LAUNCESTON'S John Davey is one of thousands of Tasmanians set to benefit from the listing on the federal government's Pharmaceutical Benefits Scheme of the anticoagulant drug Pradaxa.
Mr Davey suffered a stroke 2 1/2 years ago, but said he did not realise it at the time.
``I felt a bit tired for a few months and was really unfit - I felt a bit funny, but when my daughter came around for dinner, I found that I couldn't string words together to make a sentence - it was quite distressing,'' Mr Davey said.
``My wife insisted I go to the doctor - she did a load of tests and couldn't find anything wrong, apart from not being able to talk properly, so she sent me in for a CAT scan and they discovered I had a two centimetre by one centimetre clot in my brain.''
Mr Davey said the clot had been caused by an irregular heartbeat, but he did not want to take the anticoagulant warfarin because his mother and father had reacted badly to it.

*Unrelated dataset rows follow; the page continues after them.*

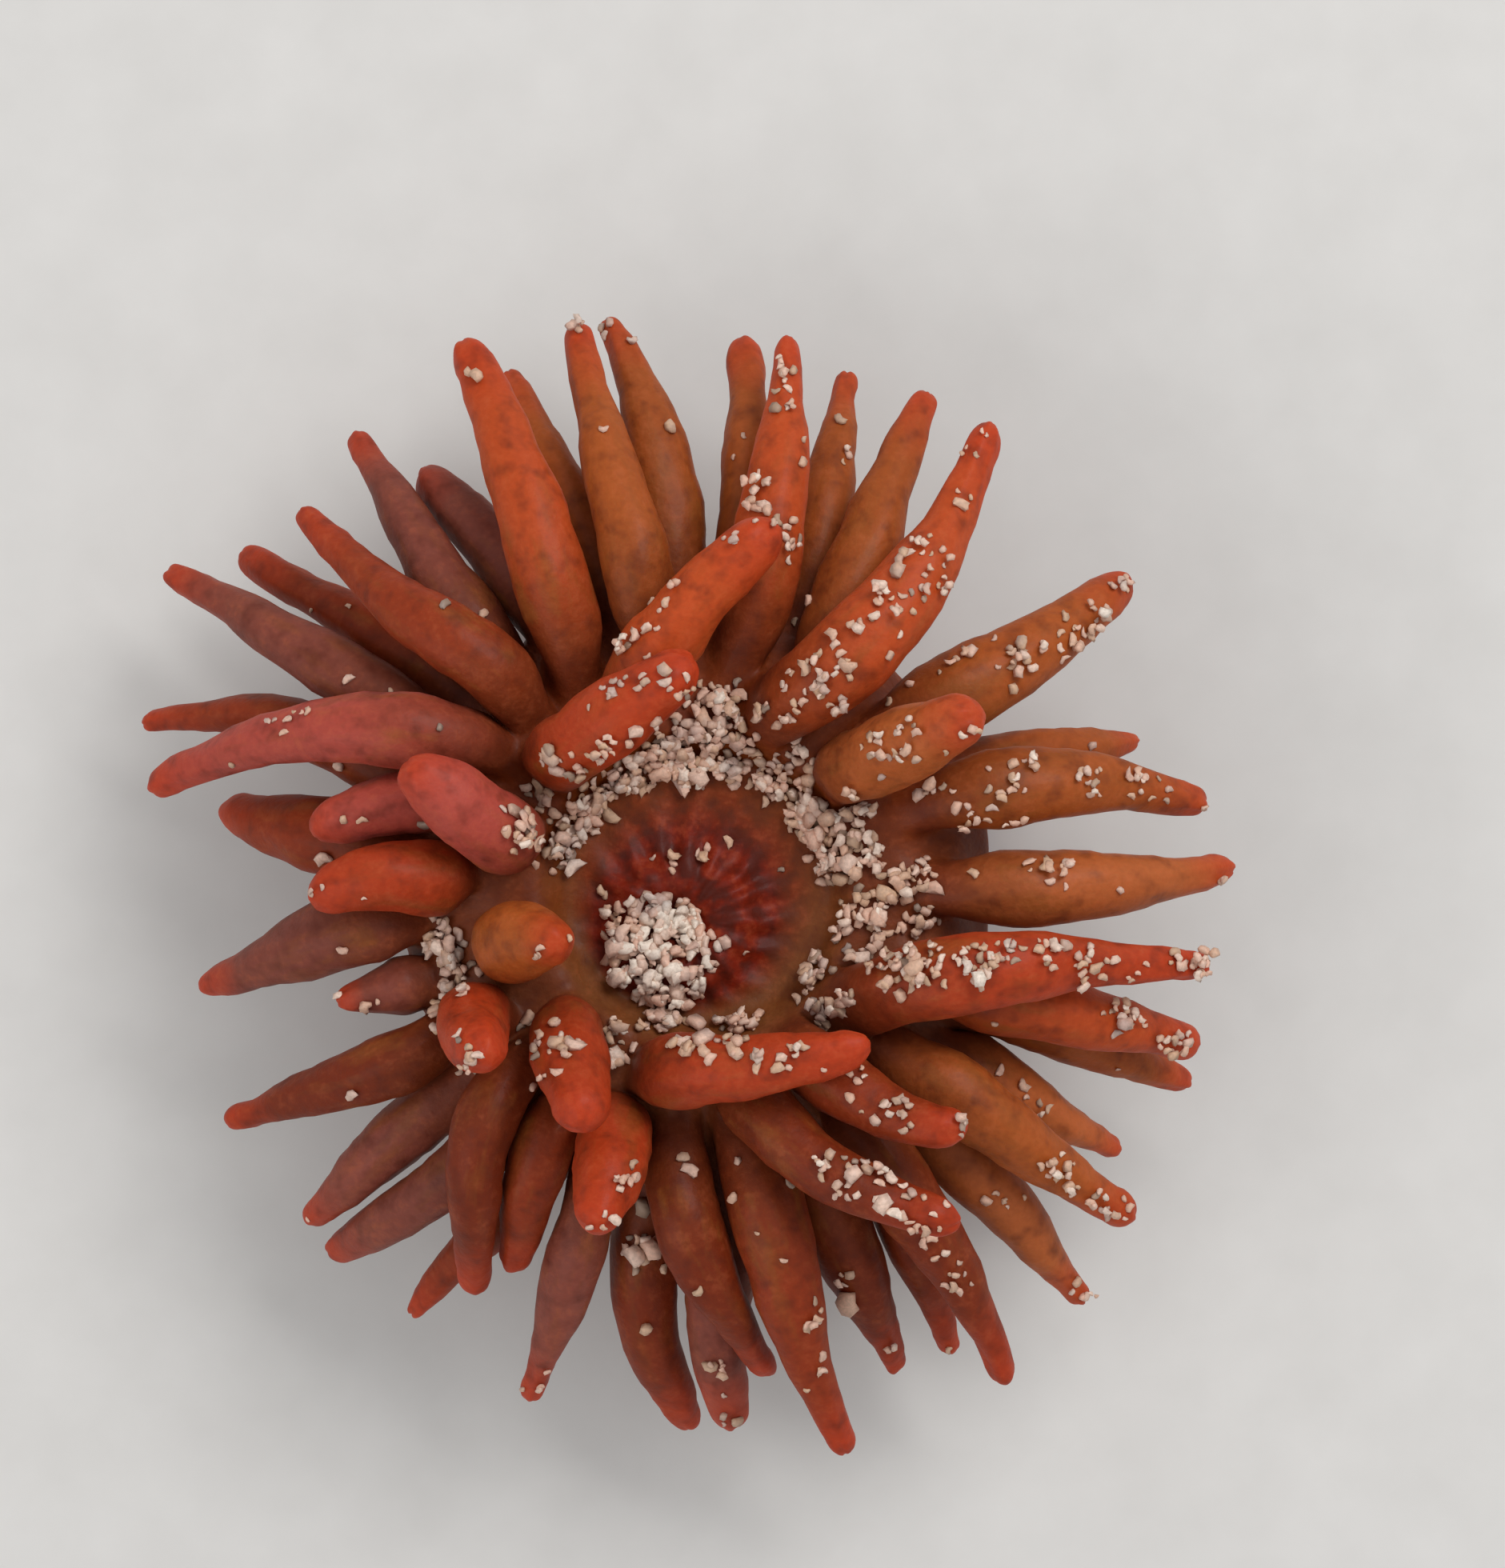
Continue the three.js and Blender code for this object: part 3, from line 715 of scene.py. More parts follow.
def swell(skin, settings):
    """Moves the finished skin's vertices a little: swellings, wrinkles, the folds and creases of the
    tentacles, the mouth's ribs and the foot's lobes."""
    mesh = skin.data
    normals = [v.normal.copy() for v in mesh.vertices]
    read = {name: [item.value for item in mesh.attributes[name].data] for name in SKIN_VALUES}
    for v, normal in zip(mesh.vertices, normals):
        place = v.co / MM
        swelling = noise.noise(place / settings.swelling_size) * settings.swelling
        swelling += noise.noise(place / settings.wrinkle_size) * settings.wrinkles
        swelling *= min(1.0, place.z / FOOT_LOBES_TOP)
        past_root = max(0.0, min(1.0, (read["along"][v.index] - ROOT_SHARE[0]) / ROOT_SHARE[1]))
        if past_root > 0:
            seed, length = read["seed"][v.index], read["length"][v.index]
            out = Vector((read["around_x"][v.index], read["around_y"][v.index], 0))
            fold = noise.noise(out * FOLD_TURN + Vector((seed, 0, length / FOLD_LENGTH)))
            crease = noise.noise(out * CREASE_TURN + Vector((0, seed, length / CREASE_LENGTH)))
            swelling += past_root * (fold * settings.fold_depth + crease * settings.crease_depth)
        rib = read["mouth"][v.index]
        if rib > 0:
            away = place.xy - Vector(MOUTH_CENTRE)
            bearing = math.atan2(away.y, away.x)
            strayed = RIB_COUNT * bearing + RIB_WANDER * noise.noise(place / RIB_WANDER_SIZE)
            spread = min(1.0, away.length / RIB_REACH) ** 2
            swelling += rib * spread * settings.rib_depth * math.cos(strayed)
        if place.z < FOOT_LOBES_TOP:
            bearing = math.atan2(place.y, place.x)
            wander = sum(share * math.sin(waves * bearing + at) for share, waves, at in FOOT_WAVES)
            share = FOOT_LOBES * wander * (1 - place.z / FOOT_LOBES_TOP)
            v.co.x *= 1 + share
            v.co.y *= 1 + share
        v.co += normal * swelling * MM


class ANEMONE_OT_skin(bpy.types.Operator):
    """Models the whole animal's skin and hides the solids that it stands for"""

    bl_idname = "anemone.skin"
    bl_label = "Model the skin"

    def execute(self, context):
        settings = context.scene.anemone_skin
        random = Random(SKIN_SEED)
        colours = context.scene.anemone_colours
        skin = model_body(colours.root)
        bpy.ops.object.mode_set(mode="EDIT")
        bm = bmesh.from_edit_mesh(skin.data)
        grown = []
        for ring, (_, width) in BANDS.items():
            names = sorted(name for name in frame["nodes"] if name.startswith(f"tentacle_{ring}_"))
            found = [rings_of(frame["nodes"][name]) for name in names]
            roots = [rings[0][0] for rings, _ in found]
            bearings = [math.degrees(math.atan2(root.y, root.x)) % FULL_TURN for root in roots]
            middles = join_cells(bm, ring, width, cells_for(bearings, width))
            tones = [tone_of(ring, int(name[-2:]), colours, random) for name in names]
            grown += [(middle, *shape, tone) for middle, shape, tone in zip(middles, found, tones)]
        for middle, rings, tip, tone in grown:
            path = path_of(rings, tip, random)
            seed = random.uniform(0, LAST_TENTACLE_SEED)
            grow_tentacle(bm, face_nearest(bm, middle), path, tip, tone, seed)
        low, high = BODY_LOOPS[BEAD_LOOP], BODY_LOOPS[BEAD_LOOP + 1]
        for i in range(BEAD_COUNT):
            bearing = (i * SEGMENTS // BEAD_COUNT + BEAD_START) * SEGMENT_TURN
            place = at_bearing(bearing, (low[0] + high[0]) / 2, (low[1] + high[1]) / 2)
            grow_bead(bm, face_nearest(bm, place))
        bpy.ops.mesh.select_all(action="SELECT")
        bpy.ops.mesh.normals_make_consistent(inside=False)
        bpy.ops.object.mode_set(mode="OBJECT")

        make_active(skin)
        smoother = skin.modifiers.new("smoothing", "SUBSURF")
        smoother.levels = smoother.render_levels = settings.smoothing
        bpy.ops.object.modifier_apply(modifier=smoother.name)
        swell(skin, settings)
        bpy.ops.object.shade_smooth()
        skin.data.materials.append(make_flesh(colours))
        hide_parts(*frame["nodes"])
        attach(skin, "root")
        return {"FINISHED"}


# ---------------------------------------------------------------- the sand
def model_grain(number):
    """One shape of grain, one unit across: a box rounded to a pebble of 24 faces, squashed and curled."""
    deselect_everything()
    bpy.ops.mesh.primitive_cube_add(size=GRAIN_BOX * MM, location=(0, 0, 0))
    grain = bpy.context.object
    flattest, roundest = GRAIN_FLATNESS
    flatness = flattest + (roundest - flattest) * number / (GRAIN_SHAPES - 1)
    bpy.ops.object.mode_set(mode="EDIT")
    bpy.ops.mesh.select_all(action="SELECT")
    bpy.ops.mesh.subdivide(number_cuts=1)
    bpy.ops.transform.tosphere(value=GRAIN_ROUNDING)
    bpy.ops.transform.vertex_random(offset=GRAIN_ROUGHNESS * MM, seed=number + GRAIN_SHAPE_SEED)
    thinnest, gain = GRAIN_WIDTH
    bpy.ops.transform.resize(value=(1.0, thinnest + gain * flatness, flatness))
    bpy.ops.object.mode_set(mode="OBJECT")
    for v in grain.data.vertices:
        bulge = GRAIN_CURL * (1 - flatness) * v.co.x * v.co.x / (HALF_GRAIN * MM)
        v.co.z += bulge / 2
        v.co.y += bulge
    grain.select_set(True)
    bpy.ops.object.shade_smooth()
    return grain


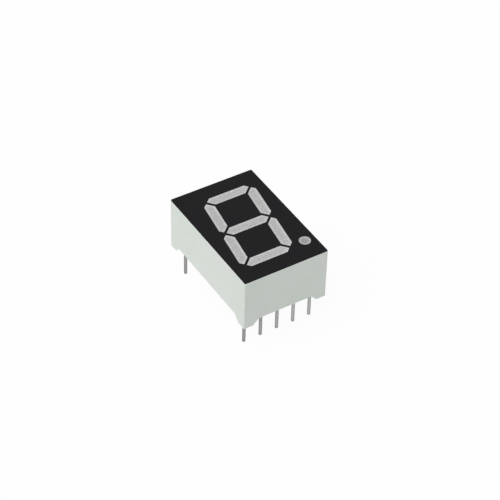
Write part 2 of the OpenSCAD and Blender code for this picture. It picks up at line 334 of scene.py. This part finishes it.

When Mr Davey went to see Launceston Heart Centre's Geoffrey Evans, he learnt about Pradaxa and in May 2011 became part of a national trial.
Dr Evans said he was disappointed it had taken the federal government 2 1/2 years to include Pradaxa in the Pharmaceutical Benefits Scheme, from the time its use was approved.
Dr Evans said he was sure the number of adverse outcomes resulting from strokes would be reduced significantly because of the drug's listing.